Furthermore, it seems to have gone completely under the radar – i.e., given all the brouhaha surrounding the Fed’s jawboning about massive bond purchases, we would argue, at best, this is pocket change. When the market figures out the “Fed put” is no longer in place, with the Fed’s bond ETF holdings actually falling by -$64mn in August, the willingness to buy stocks at “ridiculous” valuations may quickly abate.
Could it be that the Fed is starting to telegraph to the market that it moved too far, too fast? As Wolf Richter writes, “Jerome Powell has explained this many times – that the Fed has succeeded in achieving its objective of creating loose credit market conditions. It has in fact succeeded in blowing this bubble in the shortest amount of time, and the Fed itself is perhaps stunned by the magnitude of the bubble and its own success.”
As Johnson concludes, it suddenly seems “that for now the Fed does NOT have “your back” if you’re buying overvalued companies that lose money with no end in sight” and furthermore with CPI starting to run hot “it seems the Fed may be seeing the “fruits” of its recent jawboning (i.e., creating a bond bubble and bailing out asset holders during the worst economy in our lifetime, despite not taking any real action) souring a bit.”
Chuck Again…. Yeah, that’s all fine and dandy, but what will the Fed do when the next major sell off of the stocks comes? I would bet the farm (if I had a farm!) that they would reach into their bag-o-tricks and begin buying ETF’s again…. I’m just saying…

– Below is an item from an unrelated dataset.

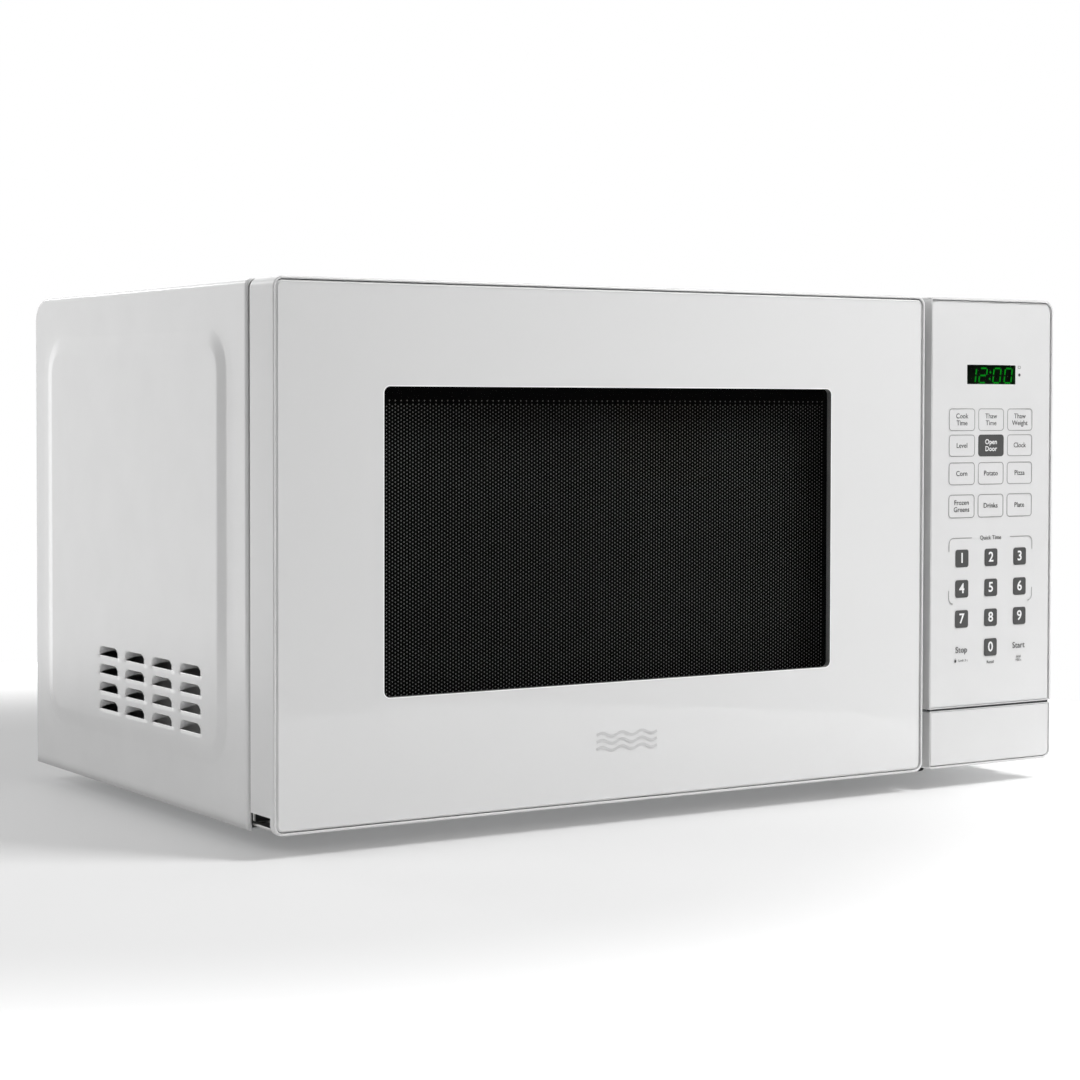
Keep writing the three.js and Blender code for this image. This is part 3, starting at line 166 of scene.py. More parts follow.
INK_WHITE = surface("ink_white", grey(0.86), 0.4)
INK_MARK = surface("ink_mark", grey(0.60), 0.3)
# Painted highlight: a near-white line round the window stands in for the glint on the glass edge.
WINDOW_HIGHLIGHT = surface("painted_window_highlight", grey(0.95), 0.3)
GLOW = surface("green_segments", (0.0, 0.05, 0.0), 0.4, Emission_Color=(0.0, 0.62, 0.02, 1),
               Emission_Strength=1.5)


# ------------------------------------------------------------------ mesh helpers
SMALLEST_RADIUS = 0.15


def piece(name, points, faces, finish, body, slot, replaces=(), sharp=SHARP_ANGLE, recalculate=True):
    """A new mesh, from points in millimetres, that rides on a body."""
    mesh = bpy.data.meshes.new(name)
    mesh.from_pydata([[c * MM for c in p] for p in points], [], faces)
    made = bmesh.new()
    made.from_mesh(mesh)
    if recalculate:
        bmesh.ops.recalc_face_normals(made, faces=made.faces)
    made.to_mesh(mesh)
    made.free()
    mesh.shade_smooth()
    mesh.set_sharp_from_angle(angle=math.radians(sharp))
    mesh.materials.append(finish)
    obj = bpy.data.objects.new(name, mesh)
    flat_faces(obj)
    scene.collection.objects.link(obj)
    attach(obj, body)
    if replaces:
        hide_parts(*replaces)
    return obj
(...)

Market prices 9/14/20: American Style: A$ .7273, kiwi .6692, C$ .7590, euro 1.1872, sterling 1.3177, Swiss $1.1027, European Style: rand 16.6887, krone 8.9884, SEK 8.7626, forint 301.15, zloty 3.7466, koruna 22.4216, RUB 74.87, yen 105.97, sing 1.3651, HKD 7.7499, INR 73.42, China 6.8319, peso 21.22, BRL 5.3170, Dollar Index 93.03, Oil $37.12, 10-year .67%, Silver $26.81, Platinum $931.00, Palladium $2,349.00, and Gold… $1,940.00
That’s it for today…. Well, it appears to me that the weather has turned…. The mornings are cooler, and days warm, and the evenings are cooler…. I’ve said this before but In my opinion, the best weather we get here in this region is the fall weather…. Fall begins next week, and the only thing bad about fall is that winter follows it! UGH! But since I retired, and now spend winters in S. Florida, I guess I can’t complain about the cold weather, except when I’m here in December! My poor beloved Cardinals are now on the road in Milwaukee where they will play 5 games in 3 days…. Then go to Pittsburgh where they will play 5 games in 4 days, then 3 in Kansas City, before they come back home to the sea of red…. The Cardinals have also had a rash of pitcher injuries of late, which doesn’t bode well for their performances in the upcoming double headers! UGH! I’ll hang with them through it all though…. Just like you dear readers have done with me through the years, of being out with cancer, surgeries, infusion confusion, and all the rest…. REO Speedwagon takes us to the finish line today with their song: Golden Country…. Golden Country your face is so red, with all of your money your poor can’t be fed…. (remember that was a mid 70’s song) and with that, I hope you have a Marvelous Monday, and please Be Good To Yourself!